What happened then?  Those educated in New York City back when it had decent schools took their human capital assets to the suburbs and the Sunbelt, to states like North Carolina, enriching them.  Meanwhile, the poor and troubled, who other places had failed to educate and care for, arrived in droves to take their place.  Despite having been a good place for the poor in the 1940s and 1950s, and despite helping millions of people advance out of poverty, the city became a poorer place as a result of migration.

Could this the 1970s be reversed in a decade?  We’ll find out.  One thing for sure — it’s better to be poor in a place with a low poverty rate.  The chance of finding a job, and having your children get an education that moves them out of poverty, is far higher.   New York City has been a lousy place for the poor for 30 years, but its poverty rate could fall even so — once again as a result of migration.  Perhaps this will allow the economic escalator that was New York City will start working again.

On the other hand, one wonders what will happen to the older suburbs in the next economic downturn.  Their housing stock is reaching 50 years old, the same age at which large areas of New York City became suddenly poorer in the 1960s and 1970s.  Moreover, the sort of people who like living near people from different backgrounds live in the city; some suburbs might experience flight.  I predict increasing zoning conflict between those who purchased houses at high prices and want to create a rental unit to help cover the mortgage, and towns who want to keep out people who require services.

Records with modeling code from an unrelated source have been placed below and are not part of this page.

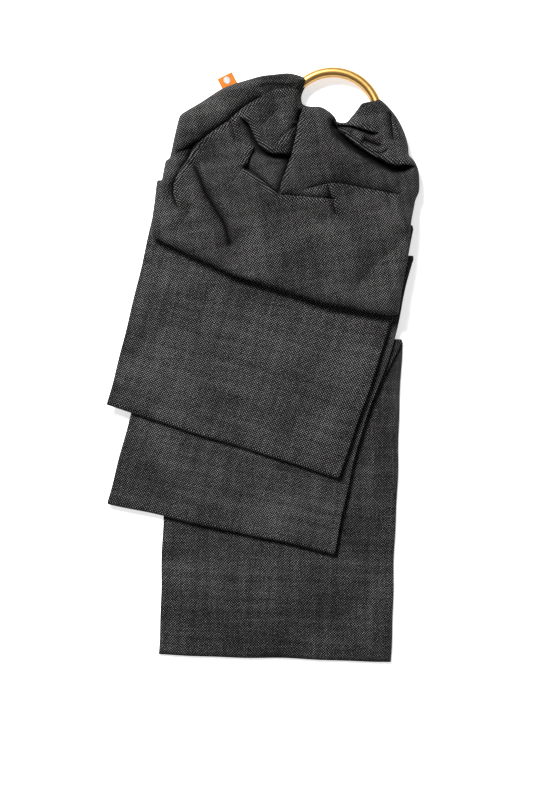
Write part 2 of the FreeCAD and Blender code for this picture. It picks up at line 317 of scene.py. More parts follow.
def strip_section(width, plies=(26, 26, 46)):
    """Distances from the left edge, heights, and distances along the cloth, all in mm."""
    across, height = [], []
    half_turn = np.linspace(0, math.pi, 7)[1:-1]
    left, right = FOLD_INSET + TURN, width - FOLD_INSET - TURN
    across += list(np.linspace(0.6, right, plies[0]))
    height += [PLY_HEIGHTS[0]] * plies[0]
    across += list(right + TURN * np.sin(half_turn))
    height += list(PLY_HEIGHTS[0] + TURN - TURN * np.cos(half_turn))
    across += list(np.linspace(right, left, plies[1]))
    height += [PLY_HEIGHTS[1]] * plies[1]
    across += list(left - TURN * np.sin(half_turn))
    height += list(PLY_HEIGHTS[1] + TURN - TURN * np.cos(half_turn))
    hem = width - HEM_WIDTH
    top = list(np.linspace(left, hem - 1.8, plies[2]))
    top += [hem - 0.8, hem, hem + 0.8, hem + 2.4, width - 1.6, width - 0.6, width]
    rise = {hem - 0.8: -0.2, hem: -0.4, hem + 0.8: 0.2, hem + 2.4: 0.35, width - 1.6: 0.3}
    across += top
    height += [PLY_HEIGHTS[2] + rise.get(x, 0) for x in top]
    across, height = np.array(across), np.array(height)
    steps = np.hypot(np.diff(across), np.diff(height))
    return across, height, np.concatenate([[0], np.cumsum(steps)])


FOLDED_WIDTH = float(np.linalg.norm(corners["tail_panel"][1] - corners["tail_panel"][0]))
across, height, unrolled = strip_section(FOLDED_WIDTH)
share = across / FOLDED_WIDTH
HEIGHT_SUM = PLY_HEIGHTS[0] + PLY_HEIGHTS[2]

# %% [markdown]
# ## Panels and folds
# A fold is the strip's section turned half round, from the height it has in the panel below to
# the height it has in the panel above. The outermost ply goes round the largest circle. The
# panel's rows then run on to the next fold. A fold and the panel above it are one mesh.

# %% Rows of one panel
BOW = 13.0
LAYER_STEP = 4.0
SET_BACK = (PLY_HEIGHTS[2] - PLY_HEIGHTS[0] + LAYER_STEP) / 2 + CLOTH / 2
CORNER_OUT = 6.5
CORNER_FROM = 0.86
TURN_RADIUS = 2.2
EDGE_SHIFTS = {
    "fold_panel_1": ([0, 0], [0, -6.5, -12.5, -11, -8.5, -4, 0]),
    "fold_panel_2": ([0, 1.5, 0], [0, -3.5, -4.8, -4.5, -1, 3.4, 0.5, 0]),
    "fold_panel_4": ([0, 2.5, 0], [0, 2.5, 4.5, 3.5, 0]),
}


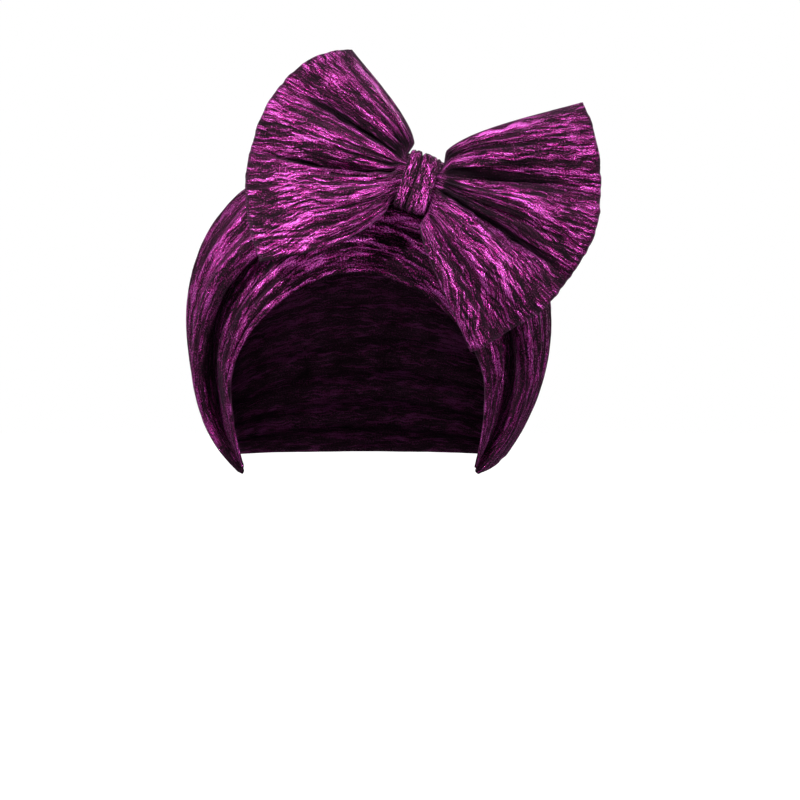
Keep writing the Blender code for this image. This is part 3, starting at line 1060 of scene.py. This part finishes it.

Meanwhile, the Times believes the reduction in the number of high school dropouts might reduce crime and the demand for social services in New York City.  That’s true to an extent.  But it may make it more difficult for the state to get away with sticking city residents with inferior schools — unless it can convince another generation of such residents to move out of the city for the benefit of the children (building the LIRR to GCT and another NJT tunnel, but not the Second Avenue Subway, would help here).  Rising educational attainment is not good news in Albany, where the preference is for any additional funds provided to the city’s schools to be used for richer and earlier pensions for school personnel commuting in from the suburbs, not for better schools.

One wonders if this huge demographic change will be enough to shake things up in Albany.  It’s one thing to run the state for the benefit of those cashing in and moving out, at the expense of the young and those moving in, when those moving in and getting screwed are less well off.  When those moving in are more educated, it’s possible they might catch on and try to put a stop to it.  Wake up young people!  Don’t let them do to you and your children what they did to my kids’ generation!  The enemy is in Albany!